The number of UK sectors reporting a fall in output doubled in May, as inflation continued to drive down demand for goods and services.
The latest Bank of Scotland UK Sector Tracker showed that six out of the 14 sectors monitored saw overall output contract, compared to three in April.
This was the largest number reporting a fall in output since February 2021., although eight sectors still saw output growth - down from 11 in April - albeit five sectors showed a slower rate of month-on-month growth.
The slowdown was driven by falling demand, as consumers and businesses reined in spending amid record levels of inflation. Eight out of the 14 sectors monitored experienced a fall in new orders in May – the highest number since January 2021.

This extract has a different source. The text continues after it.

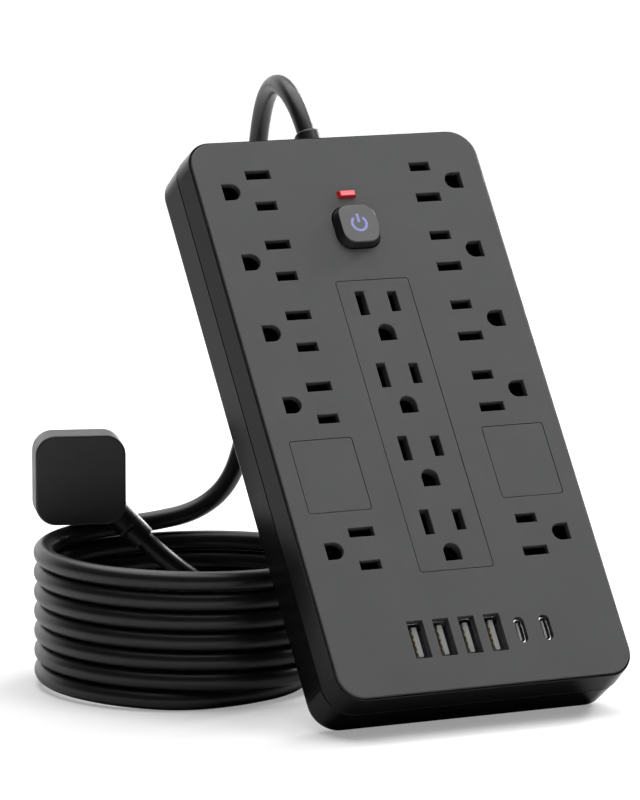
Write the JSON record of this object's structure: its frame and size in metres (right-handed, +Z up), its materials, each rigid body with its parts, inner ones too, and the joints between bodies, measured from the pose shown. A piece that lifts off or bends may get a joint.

In response to this, it is expected that businesses will focus on balancing their levels of stocks, and to ensure they have sufficient raw materials ahead of any further price rises, but avoid having too much working capital tied up.
The tracker includes indices compiled from responses to S&P Global's UK manufacturing, services and construction PMI survey panels, covering more than 1,500 private sector companies.
The index is the sum of the percentage of ‘higher’ responses and half the percentage of ‘unchanged’ responses, with a reading above 50 indicating an overall increase compared to the previous month, and below 50 an overall decrease.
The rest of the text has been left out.